Emergence from Anesthesia
During the final stage of the operation, the administration of intravenous anesthetics is gradually reduced, and the concentration of anesthetic gases is lowered until they are completely discontinued. Simultaneously, the supply of fresh gases is increased, and the patient is given controlled breathing with 100% oxygen. Once the patient begins to breathe independently, excess secretions from the oral and throat cavity are removed, and the endotracheal tube is taken out. The patient is then transported to the recovery room for monitoring and to rule out any potential complications.
In our clinics, patients are under the care of an anesthesiologist throughout the entire process, including overnight. This allows for a swift response in case of any postoperative complications.

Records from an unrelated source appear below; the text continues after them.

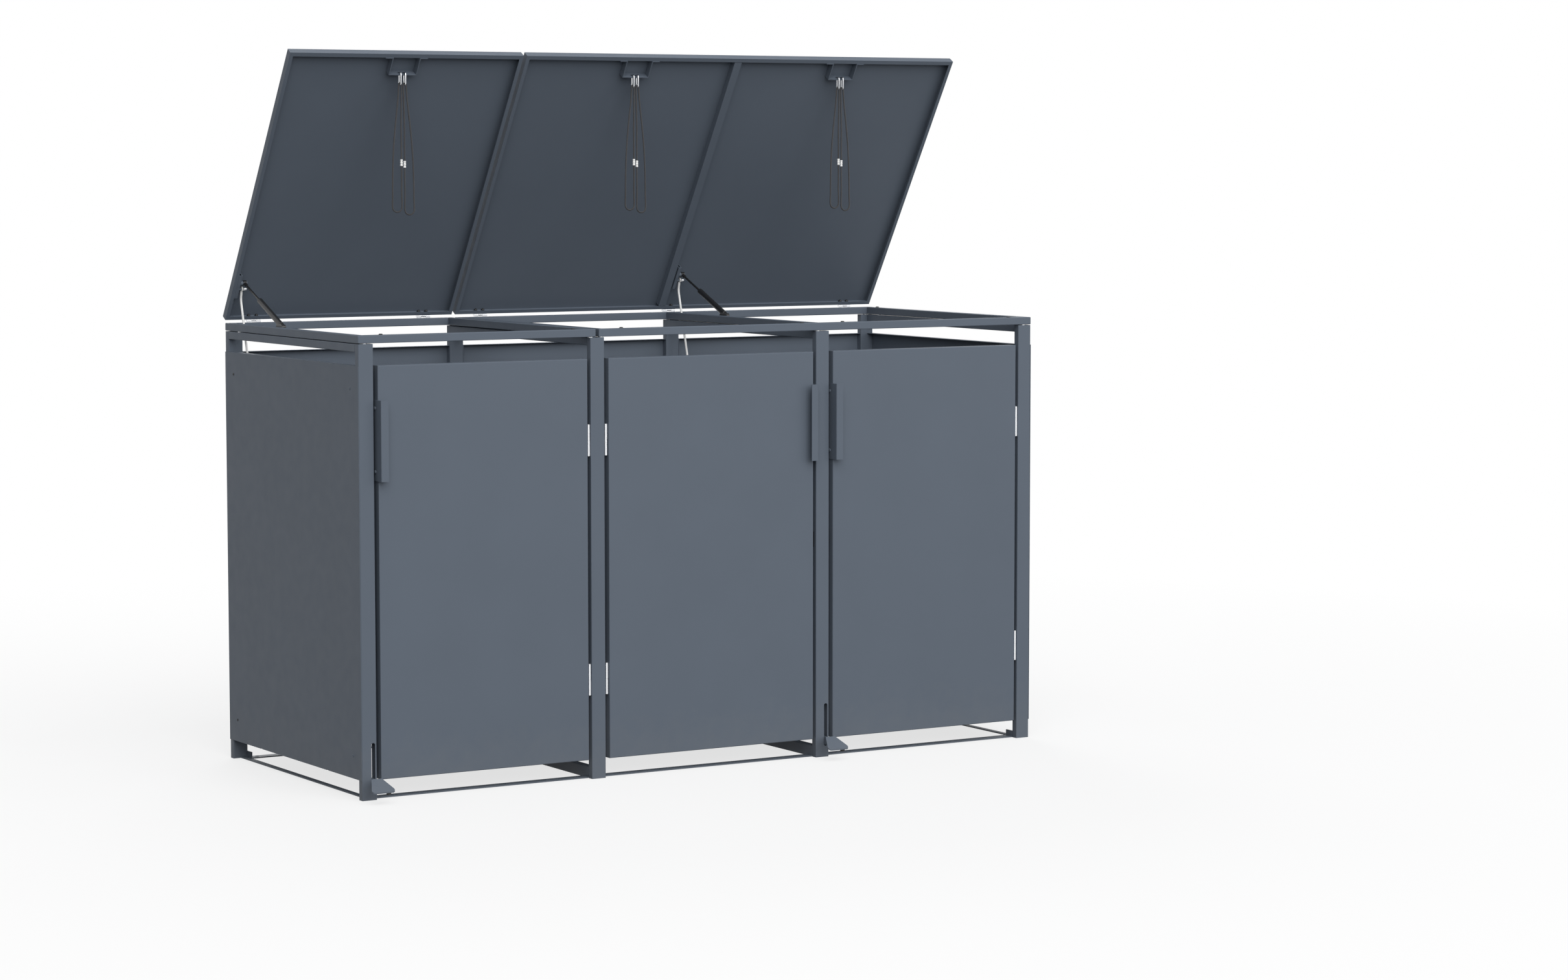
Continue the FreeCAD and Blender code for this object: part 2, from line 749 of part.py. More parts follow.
channel_left = 10.2
channel_wide = 9
channel_near = 672
channel_long = 70
channel_deep = fold - skin
channel_thick = 2
strut_middle = 31.5
strut_stud = (698.0, 1158.8)
rod_middle = 27
rod_pin = (715.3, 1156.1)
stud_radius = 4
pin_radius = 3
eye_radius = 7
stud_long = 18.3
shoulder_radius = 6
shoulder_long = 7.2
washer_radius = 5.5
washer_thick = 1.5
pin_long = 20.8
nut_radius = 4.2
nut_start = 12.3
nut_long = 6.5


def lever_bracket(shift):
    """A channel under the lid with the studs of the gas strut and of the push rod in its side."""
    left = shift + channel_left
    outer = block(left, channel_near, lid_low, channel_wide, channel_long, channel_deep)
    hollow = block(
        left + channel_thick, channel_near, lid_low + channel_thick,
        channel_wide - 2 * channel_thick, channel_long, channel_deep - channel_thick,
    )
    start = left + channel_wide
    stud = rod("x", start, *strut_stud, stud_radius, stud_long)
    shoulder = rod("x", start, *strut_stud, shoulder_radius, shoulder_long)
    washer = rod("x", start + stud_long - 1, *strut_stud, washer_radius, washer_thick)
    pin = rod("x", start, *rod_pin, pin_radius, pin_long)
    nut = rod("x", start + nut_start, *rod_pin, nut_radius, nut_long)
    return fuse(cut(outer, hollow), stud, shoulder, washer, pin, nut)


# Strap brackets with two holes each

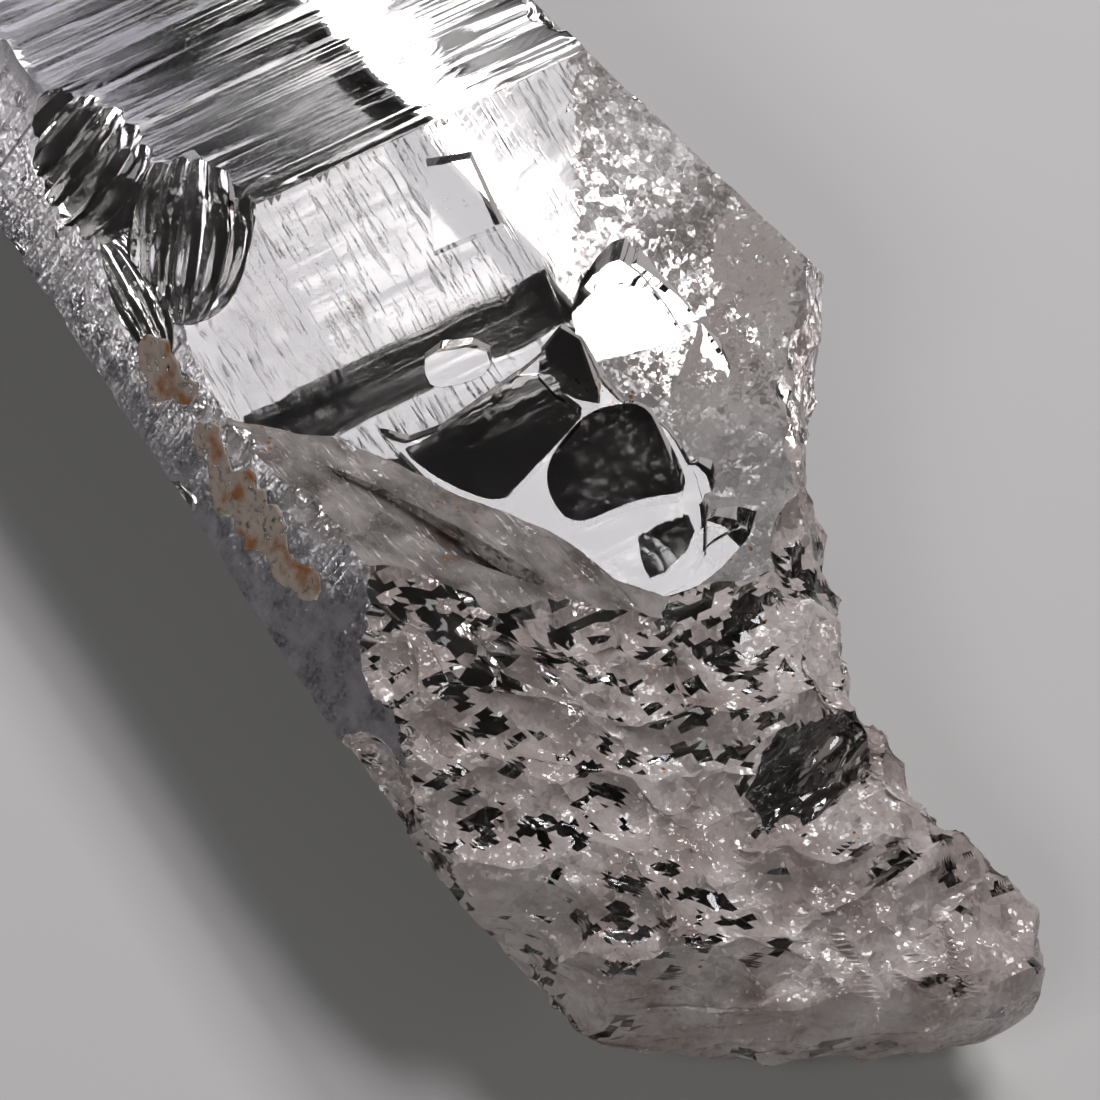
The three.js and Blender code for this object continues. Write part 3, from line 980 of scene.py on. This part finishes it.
@dataclass(frozen=True)
class Nicks:
    """Small nicks knocked out of the long edges, and bites along the silky wall's rim.

    Attributes:
        per_edge: How many nicks each edge has.
        radius: The least radius of a nick.
        spread: How much more it may be.
        stand_off: How far out its centre stands, as a share of the radius.
        axis_height: The height of the line from which it stands out.
        first_x: The least x of a nick.
        last_x: The greatest.
        seed: Sets their places.
        grid: Points round the ball that cuts a nick, and rings from pole to pole.
        bites: How many bites the rim has.
        bite_radius: The least radius of a bite.
        rim_start: The rim's point nearest the tip.
        rim_end: Its point nearest the root.
    """

    per_edge: int = 4
    radius: float = 0.9
    spread: float = 1.3
    stand_off: float = 0.7
    axis_height: float = 8.6
    first_x: float = 9.0
    last_x: float = 62.0
    seed: float = 29.0
    grid: tuple[int, int] = (36, 20)
    bites: int = 22
    bite_radius: float = 0.5
    rim_start: Point3 = (15.5, 13.6, 15.0)
    rim_end: Point3 = (-3.0, 12.3, 18.4)

    def ball(self, at: Array, radius: float, number: float, finish: Finish) -> Shell:
        """A ball with shallow facets: its radius dips with small dishes over its surface.

        Args:
            at: Its middle.
            radius: Its radius.
            number: Sets the dishes' places.
            finish: The finish that it leaves on what it cuts.

        Returns:
            The closed ball.
        """
        unit, relief = dished_ball(*self.grid, 2.0, 50.0 + number)
        return loft(unit * (radius * (0.85 + 0.3 * relief))[:, :, None] + at, finish)

    def shells(self, prism: Prism) -> list[Shell]:
        """The balls that cut the nicks and the bites.

        Args:
            prism: The prism whose edges are nicked.

        Returns:
            The closed balls.
        """
        balls = []
        for edge, face in enumerate(prism.faces):
            if not (face.ledged and prism.faces[(edge + 1) % 6].ledged):
                continue
            number = np.arange(self.per_edge)
            x = self.first_x + (self.last_x - self.first_x) * chance(number, edge, 0.0, self.seed)
            radius = self.radius + self.spread * chance(number, edge, 1.0, self.seed)
            corner = prism.corners(prism.reaches(x, np.zeros(len(x))))[:, edge]
            out = corner - np.array([0.0, self.axis_height])
            corner = corner + out / np.linalg.norm(out, axis=1)[:, None] * (radius * self.stand_off)[:, None]
            places = np.concatenate([x[:, None], corner], axis=1)
            balls += [self.ball(at, size, edge, Finish.GLASSY) for at, size in zip(places, radius)]
        share = chance(np.arange(self.bites), 4.0, 0.0, self.seed)
        line = np.array(self.rim_start) + share[:, None] * (np.array(self.rim_end) - self.rim_start)
        size = self.bite_radius * (0.7 + 1.9 * chance(np.arange(self.bites), 2.0, 0.0, self.seed) ** 2)
        roam = np.stack([chance(np.arange(self.bites), 3.0, n, self.seed) - 0.5 for n in range(3)], axis=1)
        line = line + roam * np.array([0.8, 0.9, 0.6]) + (size * 0.35)[:, None] * np.array([0.0, 0.8, 0.6])
        return balls + [
            self.ball(at, radius, 7.0 + number, Finish.FROSTED)
            for number, (at, radius) in enumerate(zip(line, size))
        ]


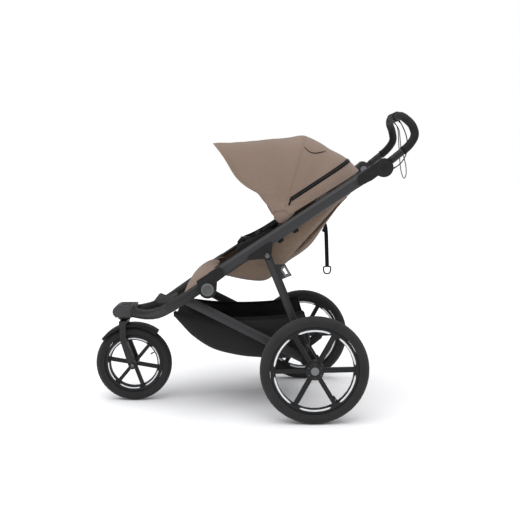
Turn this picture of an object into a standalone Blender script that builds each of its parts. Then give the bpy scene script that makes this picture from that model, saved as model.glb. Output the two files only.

General anesthesia and its impact on the human body
We already know that general anesthesia is a medical procedure in which the patient is completely deprived of consciousness and pain sensation. Modern methods and agents used in general anesthesia are advanced and safe enough that serious complications rarely occur. In the case of any potential complications, the benefits of being able to perform surgery under anesthesia outweigh the potential risks associated with it.
More commonly, we talk about side effects, which may include nausea, vomiting, sore throat, drowsiness, short-term memory disturbances, and abnormalities in the respiratory or circulatory system. These side effects can vary depending on the patient and the extent of the procedure. Furthermore, some individuals may experience the side effects of anesthesia for several hours or days after the surgery, such as weakness, dizziness, or concentration problems. However, most patients return to full functionality in a relatively short time.
Throughout the entire anesthesia process, the patient is under constant care of an anesthesiologist and a nurse anesthetist who monitor all vital signs. Anesthesia has a certain impact on the human body, but it is a fully controlled process to avoid any permanent harm to the patient’s health. Current anesthesia methods are advanced enough not to cause any distant, negative effects, although they cannot be completely ruled out. However, in cases of increased risk – for example, due to the patient’s health condition – the specialist always makes the decision that is the safest choice.
General anesthesia is an extremely important medical procedure that allows for the safe and painless performance of complex surgical procedures. Modern methods and agents used in general anesthesia are highly advanced, resulting in very rare complications, with the benefits outweighing potential harm. Patients can rest assured that they are in good hands, and the medical team will do everything to ensure their safety and comfort during the surgery.